Really, today reminded me of my formative years in Vermont. We got off the Vista Bahn at Mid-Vail and the thermometer read FOUR DEGREES! I’ve got no problem with the teens. But when it starts to approach zero, bad memories creep into my brain. Like the frostbite I endured. I’m not talking about the wimpy tingling the average punter talks about. No, I’m talking about BLISTERS and then SCABS! And then the skin is forever ruined. Sensitive to NORMAL cold. Shit, I’ve got a toe I froze at Alta back in the seventies that has never been the same since. But that was in December. Usually, by time you get to February in the Rockies, you’ve got a steady twentysomething reading, oftentimes creeping into the THIRTIES!
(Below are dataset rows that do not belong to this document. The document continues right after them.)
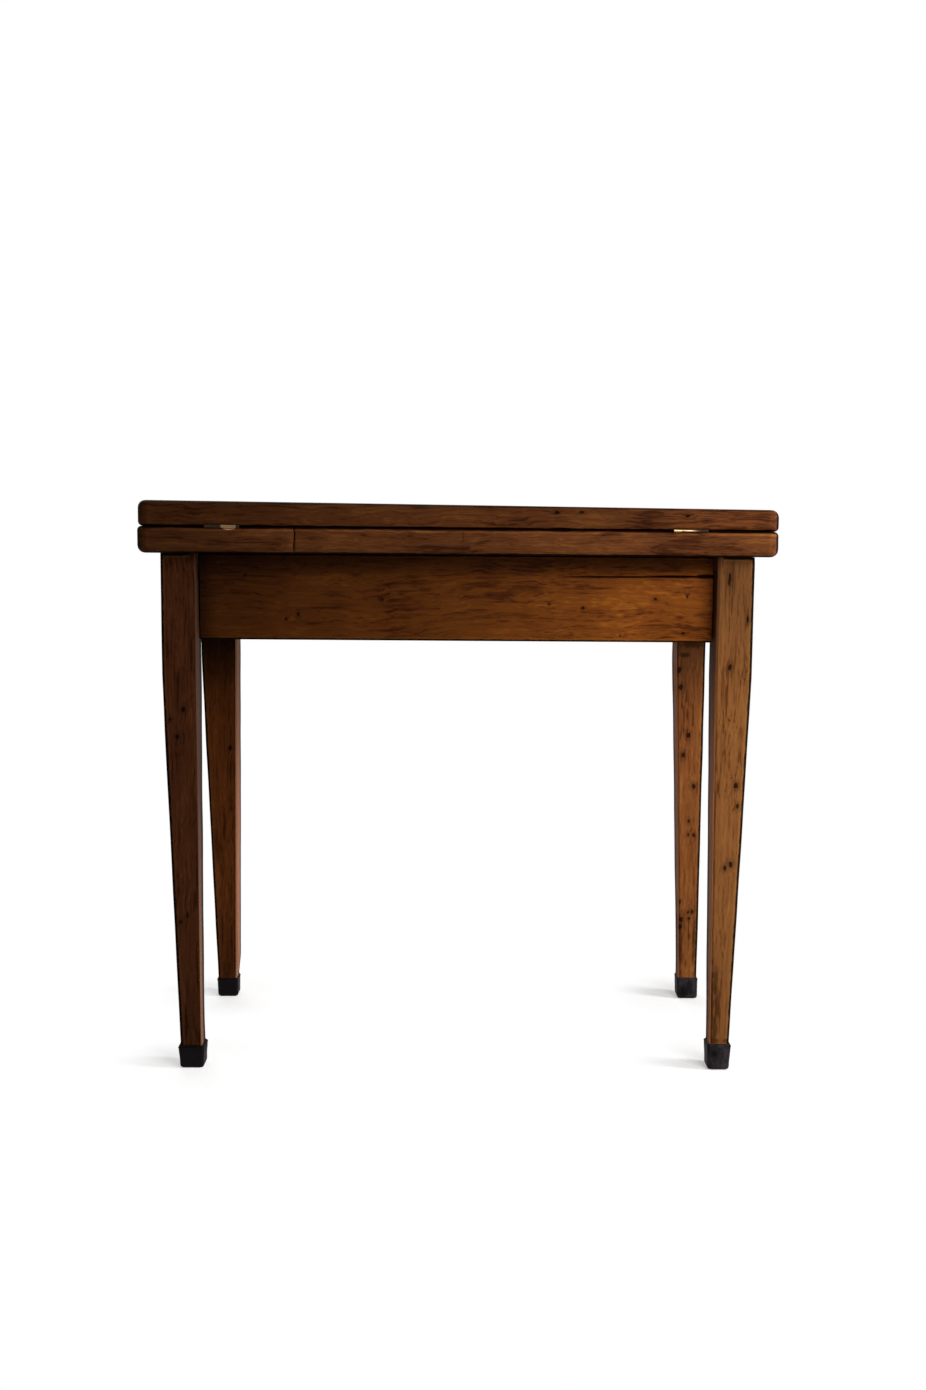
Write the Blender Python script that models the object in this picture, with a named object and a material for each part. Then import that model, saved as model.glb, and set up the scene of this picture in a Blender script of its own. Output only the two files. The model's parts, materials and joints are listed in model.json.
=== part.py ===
"""Fold over card table, in metres, with +Z up.

The origin is on the floor under the middle of the closed table. +X runs along the
table to the right as one faces its hinged edge, and +Y runs away from that edge.
The frame stands still. The top turns a quarter turn on its pivot bolt, and the upper
leaf then folds over on two brass butt hinges to lie beside the lower one.
"""

import math

import bmesh
import bpy
from mathutils import Vector

# Fits
FIT_GAP = 0.0003
CUT_OVERRUN = 0.002
MERGE_DISTANCE = 0.000001

# Leaves: the old planed boards are thinner at their right end
TOP_WIDTH = 0.840
LEAF_DEPTH = 0.420
LOWER_LEAF_LEFT = 0.0351
LOWER_LEAF_RIGHT = 0.0332
UPPER_LEAF_LEFT = 0.0333
UPPER_LEAF_RIGHT = 0.0281
OUTER_EDGE_RADIUS = 0.010
PLAN_CORNER_RADIUS = 0.014

# Playing cloth let into each leaf
CLOTH_BORDER = 0.045
CLOTH_HINGE_BORDER = 0.026
CLOTH_THICKNESS = 0.0012

# Frame
FRAME_HEIGHT = 0.7050
END_OVERHANG = 0.027
EDGE_OVERHANG = 0.027
RAIL_HEIGHT = 0.1154
RAIL_THICKNESS = 0.018
LONG_RAIL_SETBACK = 0.025
SHORT_RAIL_SETBACK = 0.010
TENON_THICKNESS = 0.008
TENON_LENGTH = 0.022
TENON_SHOULDER = 0.012
ARRIS = 0.001

# Legs: square to a little below the rails, then tapered
LEG_SIDE = 0.048
LEG_DEPTH = 0.047
TOE_SIDE = 0.0255
KNEE_DROP = 0.045
BACK_RIGHT_LEG_INSET = 0.008

# Foot caps
CAP_HEIGHT = 0.030
CAP_WALL = 0.0017
CAP_FLOOR = 0.004
CAP_LIP = 0.0008
CAP_LIP_HEIGHT = 0.005
CAP_CORNER_RADIUS = 0.0028

# Butt hinges in the seam
HINGE_LENGTH = 0.045
HINGE_LEAF_WIDTH = 0.018
HINGE_LEAF_THICKNESS = 0.0012
HINGE_LEFT_INSET = 0.112
HINGE_RIGHT_INSET = 0.117
HINGE_AXIS_LEAD = 0.0002
BARREL_RADIUS = 0.0020
HINGE_PIN_RADIUS = 0.0010
KNUCKLE_EASE = 0.0001

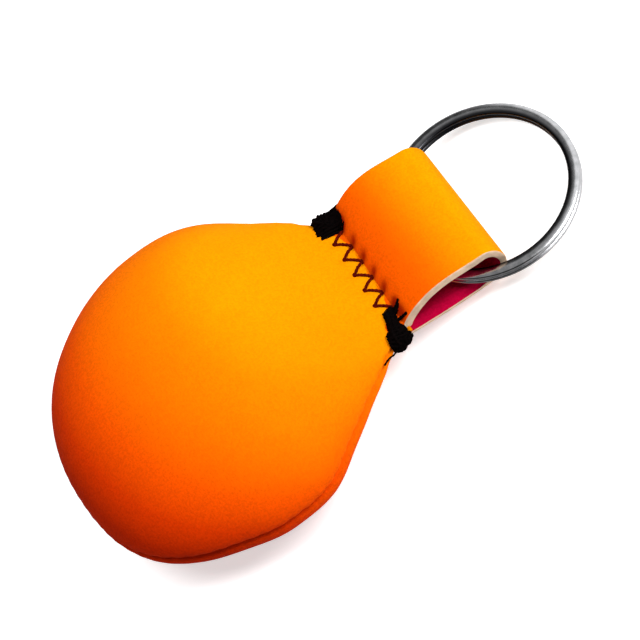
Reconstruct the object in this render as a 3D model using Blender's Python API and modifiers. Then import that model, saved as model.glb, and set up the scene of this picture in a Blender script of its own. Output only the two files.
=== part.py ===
# Floating keychain: a puffy foam-filled neoprene float whose short strap loop carries a steel split ring.
# Keychain frame: +X from the float towards the ring, +Y to the strap's shorter edge, +Z to the front face.
# The keychain empty turns that frame into the pose in which the keychain lies on its back.
import math

import bmesh
import bpy
from mathutils import Vector

MM = 0.001
TINY = 1.0e-6

# Outline of the float
HALF_WIDTH = 27.6 * MM
HALF_THICKNESS = 10.7 * MM
WIDEST_X = -2.9 * MM
FAR_LENGTH = 25.9 * MM
NECK_X = 26.0 * MM
NECK_END_X = 26.6 * MM
NECK_SIDE_MARGIN = 0.3 * MM
NECK_HALF_THICKNESS = 1.75 * MM
WIDTH_FALL_POWER = 1.45
THICKNESS_FALL_POWER = 1.25
PUFF_POWER = 2.4
NECK_FLATNESS = 5.6

# Cloth of the cover
WALL = 2.5 * MM
SEAM_DEPTH = 0.8 * MM
SEAM_LIP_ANGLE = math.radians(2.4)
SQUASH = 1.5 * MM

# Strap loop
STRAP_WIDTH = 23.6 * MM
STRAP_WALL = 1.6 * MM
STRAP_START_X = 23.6 * MM
PARTING_X = 26.6 * MM
FOLD_OUTER_X = 44.0 * MM
FOLD_SKEW = 1.5 * MM
FOLD_LENGTH = 2.4 * MM
LAYER_GAP = 0.3 * MM
FRONT_RISE = 3.9 * MM
BACK_RISE = 1.2 * MM
OPENING_POWER = 1.1
SLIT_SIDE_DISTANCE = 2.3 * MM
SLIT_HALF_GAP = 0.12 * MM
SLIT_START_X = 19.0 * MM
SLIT_END_X = 28.0 * MM
SLIT_HALF_WIDTH = 0.5 * STRAP_WIDTH - SLIT_SIDE_DISTANCE
NECK_HALF_WIDTH = 0.5 * STRAP_WIDTH + NECK_SIDE_MARGIN

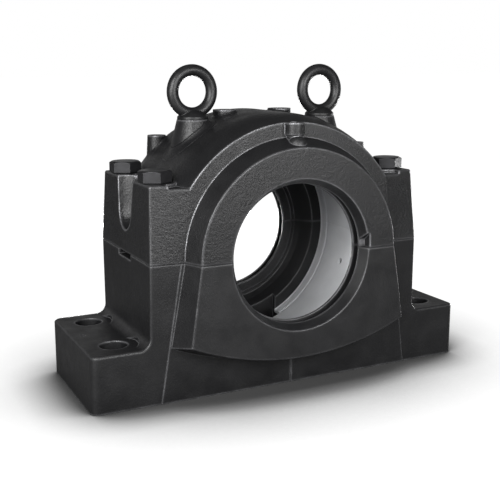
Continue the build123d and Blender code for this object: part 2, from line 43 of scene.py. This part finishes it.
class Nodes:
    # a node tree under construction: each call adds a node and links or sets its inputs

    def __init__(self, tree):
        self.tree = tree
        tree.nodes.clear()

    # an input is given by its name, with _ for a space, or as i and its number
    def add(self, kind, settings=None, **inputs):
        node = self.tree.nodes.new(kind)
        for name, value in (settings or {}).items():
            setattr(node, name, value)
        for name, value in inputs.items():
            numbered = name[0] == "i" and name[1:].isdigit()
            self.put(node.inputs[int(name[1:]) if numbered else name.replace("_", " ")], value)
        return node

    def put(self, socket, value):
        if isinstance(value, bpy.types.Node):
            value = value.outputs[0]
        if isinstance(value, bpy.types.NodeSocket):
            self.tree.links.new(value, socket)
        else:
            socket.default_value = value

    def math(self, operation, a, b=0.0):
        return self.add("ShaderNodeMath", {"operation": operation}, i0=a, i1=b)

    def dot(self, a, b):
        return self.add("ShaderNodeVectorMath", {"operation": "DOT_PRODUCT"}, i0=a, i1=b).outputs["Value"]

    # maps a range onto another and holds the ends
    def spread(self, value, fromLow, fromHigh, toLow, toHigh, kind="LINEAR"):
        return self.add("ShaderNodeMapRange", {"interpolation_type": kind}, Value=value,
                        From_Min=fromLow, From_Max=fromHigh, To_Min=toLow, To_Max=toHigh)

    # 1 where the value lies between low and high, with soft sides
    def within(self, value, low, high, soft):
        rise = self.spread(value, low - soft, low + soft, 0.0, 1.0, "SMOOTHSTEP")
        fall = self.spread(value, high - soft, high + soft, 1.0, 0.0, "SMOOTHSTEP")
        return self.math("MULTIPLY", rise, fall)

    def noise(self, coords, scale, detail, rough=0.5, warp=0.0):
        return self.add("ShaderNodeTexNoise", None, Vector=coords, Scale=scale, Detail=detail,
                        Roughness=rough, Distortion=warp).outputs["Fac"]

    # how open a point is within a reach, from 0 to 1
    def openness(self, reach, samples, **settings):
        node = self.add("ShaderNodeAmbientOcclusion", {"samples": samples, **settings}, Distance=reach)
        return node.outputs["AO"]

    # the surface direction as if every edge were rounded by the radius
    def rounded(self, radius):
        return self.add("ShaderNodeBevel", {"samples": 8}, Radius=radius).outputs["Normal"]

    def ramp(self, value, stops):
        node = self.add("ShaderNodeValToRGB", None, Fac=value)
        elements = node.color_ramp.elements
        while len(elements) < len(stops):
            elements.new(0.5)
        for element, (place, shade) in zip(elements, stops):
            element.position = place
            element.color = (*shade, 1.0)
        return node.outputs["Color"]

    def bump(self, height, distance, strength, normal):
        return self.add("ShaderNodeBump", None, Height=height, Distance=distance, Strength=strength,
                        Normal=normal).outputs["Normal"]


def newMaterial(name):
    material = bpy.data.materials.new(name)
    material.use_nodes = True
    return material, Nodes(material.node_tree)


def shades(color, *factors):
    return [tuple(factor * c for c in color) for factor in factors]


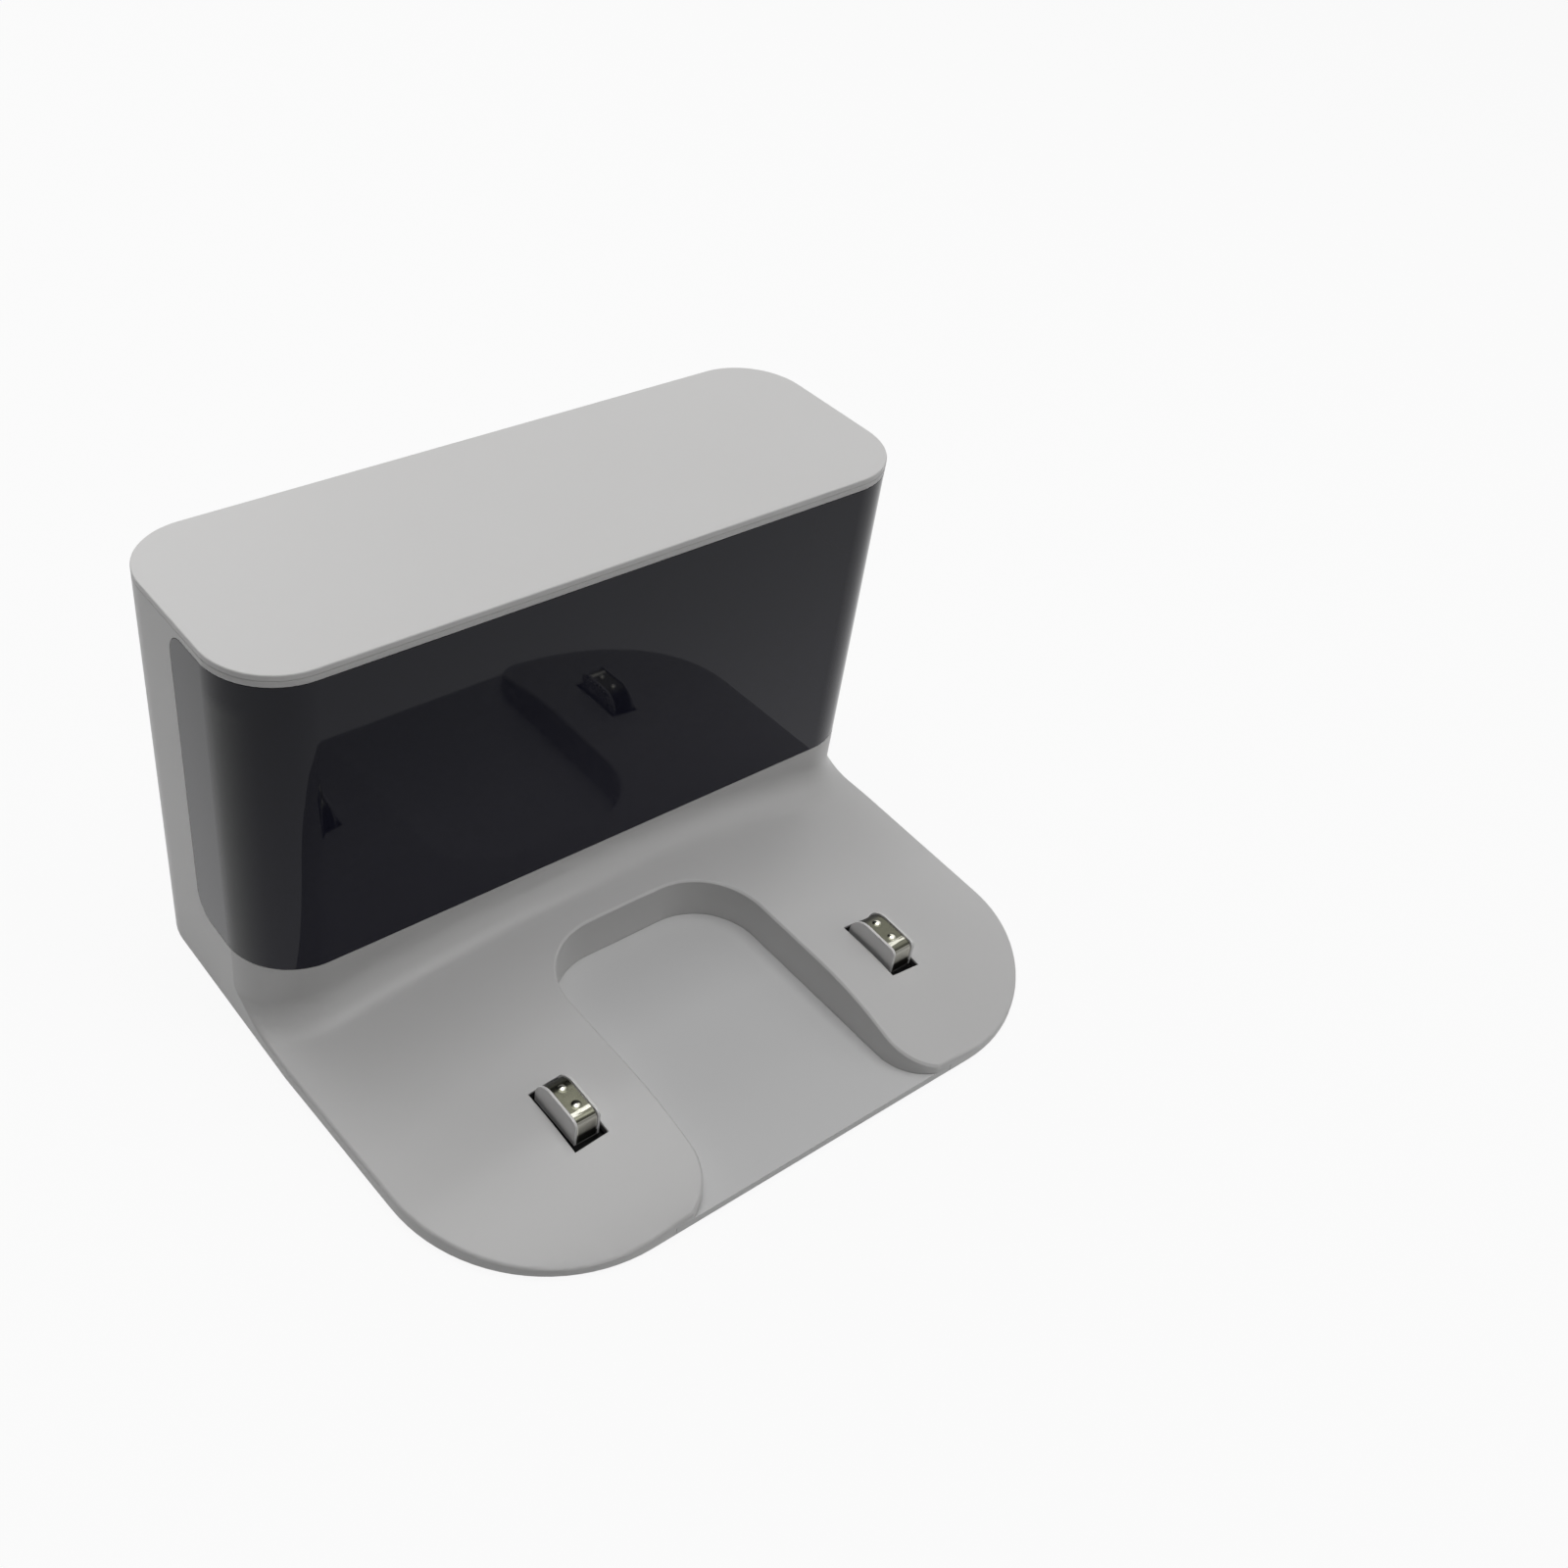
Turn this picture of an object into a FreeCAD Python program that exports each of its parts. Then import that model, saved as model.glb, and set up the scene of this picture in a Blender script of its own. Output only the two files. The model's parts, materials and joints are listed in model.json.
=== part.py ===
import FreeCAD, Part
import math
import os
from FreeCAD import Vector as V

# Robot vacuum charging dock: a low deck with a bay for the robot's front wheel, two sprung charging
# contacts, and a tall tower whose front is a dark infrared window. Millimetres, +Z up, front is -Y.
# The origin is on the ground, in the middle of the whole dock.

# Overall
width = 180.0              # tower, and the base beside it
depth = 151.4              # front of the base to the back of the tower
height = 105.5             # ground to the top of the lid
tower_depth = 60.7
tower_corner_r = 17.0
foot_stand = 0.8           # how far the rubber feet lift the base
plate_thick = 2.1
wall = 2.2                 # moulded wall of the housing
part_gap = 0.15            # between pieces that are laid or snapped together
seat_gap = 0.05            # between a piece and what it rests on

# Deck
deck_height = 14.6         # middle of the deck, above the ground
crown_drop = 10.53         # the deck is crowned: its sides lie this much lower than its middle
droop_length = 36.0        # the front stretch that falls towards the robot
droop_r = 90.0
side_taper = 0.039         # each side draws in towards the front, mm per mm
taper_lead = 8.0           # the taper starts this far in front of the tower
front_flat = 4.77          # straight front edge between the bay's mouth and a rounded corner
tower_blend_r = 8.0        # hollow blend from the tower down to the deck
deck_edge_r = 1.0
bay_edge = 0.5             # chamfer round the bay's rim
hollow_drop = 0.6          # the hollow lies this much deeper under the drooping front
skirt = 2.4                # rim of the housing outside the base plate

# Wheel bay
bay_width = 58.6           # across the rim, at the deck
bay_draft = 1.0            # how much narrower each wall stands at the floor
bay_back = 14.5            # deck between the tower and the bay
bay_corner_r = 17.8
bay_mouth_r = 12.0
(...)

But not today. Today it was COLD!
So cold the snow squeaked. So cold and windy that the Eagle Bahn Gondola didn’t open till almost noon. So cold that there were empty chairs on the Mountain Top Express, a sight I’ve NEVER seen. And, until just before two, it was snowing. Not enough to add any powder, just enough to sting your face and make visibility crappy.
Still, we had some amazing runs. Like lower Minnie’s. Serious powder bumps. Only one problem, the bumps were FROZEN! So, you’d be in the trough, in over a foot of fluff, and then you’d hit this rock hard mogul and your skis would start to FLY!
Lower Ledges was a bit more skied out. But by this time we were a bit wiped, from blasting through the crud on the upper mountain. You see, once the gondola opened we did laps. It was the only way to survive. Then, the gondola broke, and we had to ride the chair. Which brought us in for a bite to eat, going up sans enclosure was just too much to handle. And it was then that the sun came out. And the whole day changed. We made a run down Giant Steps in the kind of packed powder that’s the best day you EVER get on the east coast. And then took another gondola ride and didn’t make it down till almost four. Which is kind of amazing considering the temp. Then again, my fingers are still tingling.
After blowing two hours in Gorsuch waiting for Billy to deal with a problem customer we got insoles for Felice’s new boots, just FedExed from Kittredge in Mammoth, and then we headed for the jacuzzi. Where our hair froze as we were sitting in the hundred degree water.
Then, we borrowed a Volvo for the trip to the Minturn Country Club.
You see at the Lodge they’ve got this deal with the Ford-owned Swedish car company. We got an XC90. All I can say is the bun warmers worked fantastically. As we slowly wound our way into Minturn and watched the temperature drop to zero.
The slogan for the Minturn Country Club is "Where the only thing missing is the Golf Course." You see it’s a restaurant. A steak house. Wherein you cook your own steak. I went there with the Lewis and Rob Gordon back in ’96 and had an hysterical time. Believe me, there’s nothing funnier than cooking your own food. How long do you leave your steak on the grill? Do you throw on salt, pepper, TERIYAKI SAUCE? And the funny thing is you figure you’ve completely fucked it up, but then it turns out you’ve cooked it PERFECTLY! Ever cook and eat fish you’ve caught? Same deal. NOTHING tastes better.
And after catching up on the demise of our fathers, how the Big C beat them, and discussing "thirtysomething", it was time to exit into the atmosphere, for the ride home.
I hesitated. I know the drill. You can run to the car. But then, even though you’re inside, until the engine warms up, you’re FREEZING!
I held the beeper in my hand as I ran towards the car. I didn’t want to risk finding a locked door when I finally reached it. And after cranking the key I immediately turned on the bun warmers. But they didn’t do much good. Because although the temp started off at one degree, it quickly worked its way down to minus three. I started wondering if the Volvo had a heated steering wheel, it had everything else, but I wasn’t about to slow down and break out the manual, I just wanted to drive fast and long enough for the heat to kick in, which finally happened just shy of Vail.
But now we’re back in the Lodge. Cozy. The concierge said it was going to be twenty six tomorrow, but I don’t believe it. Hell, I just went to the ski area’s Website and although it DOES say it’s going to go up into the twenties, they say with a west wind of fifteen to twenty five miles an hour, and forty mile an hour gusts, it’s going to feel like minus ten to minus twenty. Shit, it was so cold today I could feel it to my core. Even the chili I ate at lunch didn’t warm me up. Only when I poured down some hot chocolate did my insides come back alive.
Still, we’ll be out there.
Because that’s what you do.
It makes you feel like you’ve accomplished something.
It makes you feel alive.
And then, despite the frozen digits you have this one run, at Vail, usually two or three, that make it all worth it.